Many also value certifications and portable skills — learning that stays with them, even if roles change. This does not mean they plan to leave quickly. It means they want to stay relevant. Organisations that invest meaningfully in learning tend to see higher engagement and stronger retention from Gen Z employees.

What Actually Keeps Them Around

Gen Z does change jobs — but not for the reasons often assumed. They are more likely to leave when growth stalls, feedback disappears, or work feels disconnected from purpose. They stay when they feel seen, supported, and challenged.

Recognition matters, especially when it feels timely and authentic. Peer recognition, small wins, and visible appreciation go further than formal annual awards. They also value regular feedback over yearly appraisals. Waiting twelve months to hear how they are doing feels outdated to a generation raised on instant responses.

How the Workplace Is Already Changing

Gen Z is not waiting for permission to reshape work — it is already happening.

Hybrid work is becoming the norm, not a perk. Offices are being redesigned for collaboration rather than attendance. Mental health conversations are becoming more open. Career paths are becoming less linear and more flexible.

Job roles themselves are evolving. Many new roles blend technical expertise with creativity, ethics, communication, or sustainability. The future employee is less specialised in one narrow skill and more adaptable across many.

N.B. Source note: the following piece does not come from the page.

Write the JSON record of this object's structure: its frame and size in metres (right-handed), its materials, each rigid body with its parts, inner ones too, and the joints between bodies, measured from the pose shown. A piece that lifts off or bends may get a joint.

What This Means for Employers

If you are leading teams today, the question is not whether Gen Z will change your workplace — it already has. The real question is whether your organisation will respond with resistance or curiosity.

Gen Z is not rejecting work. They are redefining it. They are asking for clarity instead of ambiguity, growth instead of titles, flexibility instead of rigidity, and purpose instead of hollow promises. For employers willing to listen, this is not a challenge. It is an opportunity — to build workplaces that are more human, more resilient, and better prepared for the future.

Because the future of work in India is not coming. It is already sitting in your office — logging in, asking questions, and quietly raising the bar.